You have expressed a legitimate question about figuring how much to give with freewill offerings, but once you hit the 10% mark, don't you face the same question anyways once you have to start figuring out your offerings above the tithe?

- jared b

Richard said...

Okay, let's stop trying to convince each other that one side has got it all right and the other side has got it all wrong. Hopefully in my comments you've seen that I'm not advocating tithing as the be all and end of what is necessary or faithful when it comes to giving. Enough said.

Now, more interesting that that is Russell's point that there is something more seriously wrong with the church than the simple matter of what we give and how work it out. you're right. I couldn't agree more. There is something seriously wrong when (and I'm in the UK) 90% of people don't come near the church yet 75% of the population say they believe in God. There's something wrong when it's been this way for the three decades I've been a Christ follower and the church is still in most places appearing to do exactly the same now as it did then.

You may be right that the issue is personal evangelism. It's certainly a very big factor. As a church minister I know that the only route to growth is through a mobilised church body, but why are they so difficult to mobilise? That's a question for another day. I think there are issues of personal devotional life, corporate church life and an historical withdrawal of Christians from having any real and meaningful relationships with non-Christians.

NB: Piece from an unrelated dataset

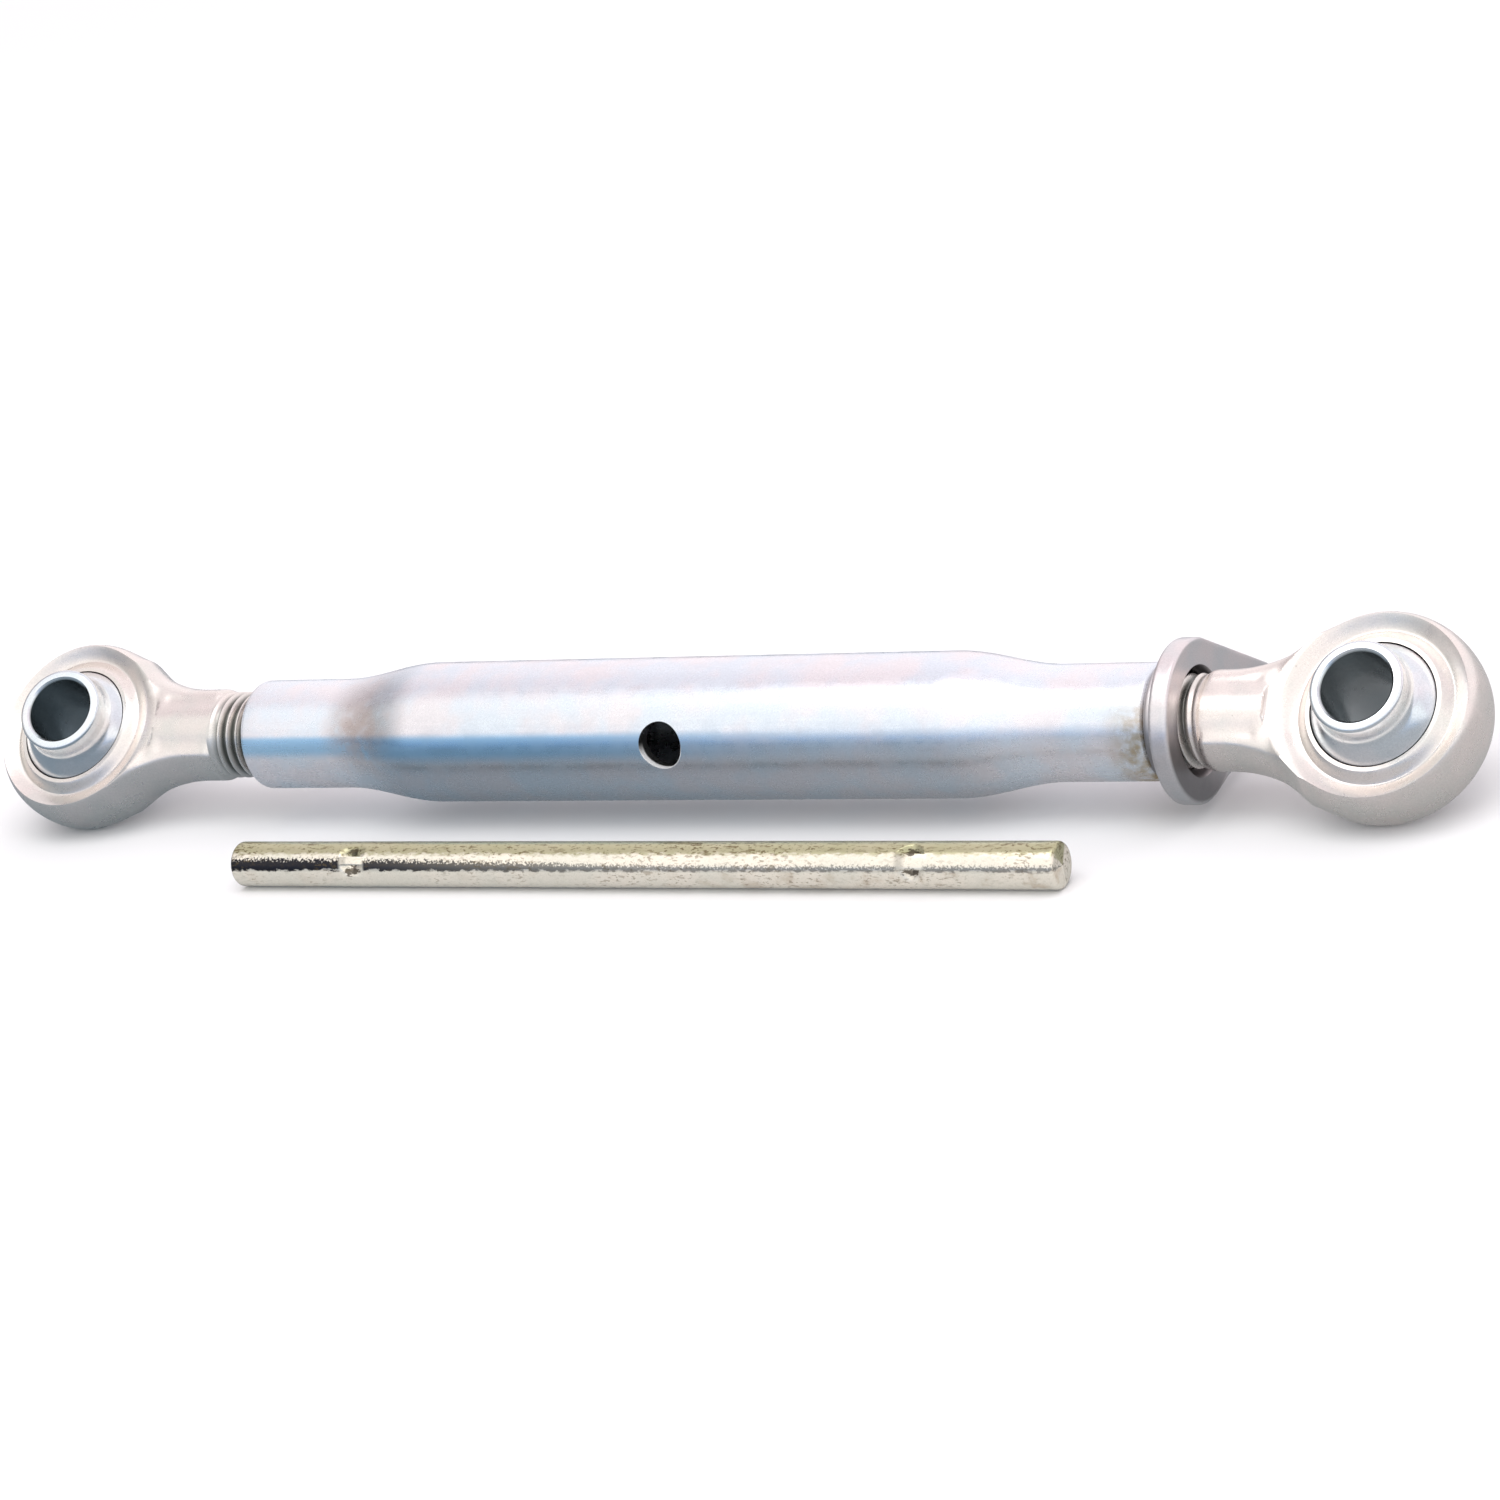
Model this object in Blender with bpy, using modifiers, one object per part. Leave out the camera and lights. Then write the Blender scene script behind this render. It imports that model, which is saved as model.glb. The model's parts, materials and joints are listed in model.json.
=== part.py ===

We don't do personal evangelism because we are too distanced from those around us.

Jared. Yes I face the same question once I hit the 10% mark, but that rather assumes that I tithe in an unthinking way. I don't. I seek God regularly about our giving. In fact I might even go so far as to say I tithe because I feel prompted by the Holy Spirit so to do.

Thanks for dropping by the blog, it's nice to have these conversations. Every blessing in your ministries whatever shape they take.

Russell Earl Kelly said...

"We don't do personal evangelism because we are too distanced from those around us.:

Good points. It has been nice conversing with you. May God bless your ministry also.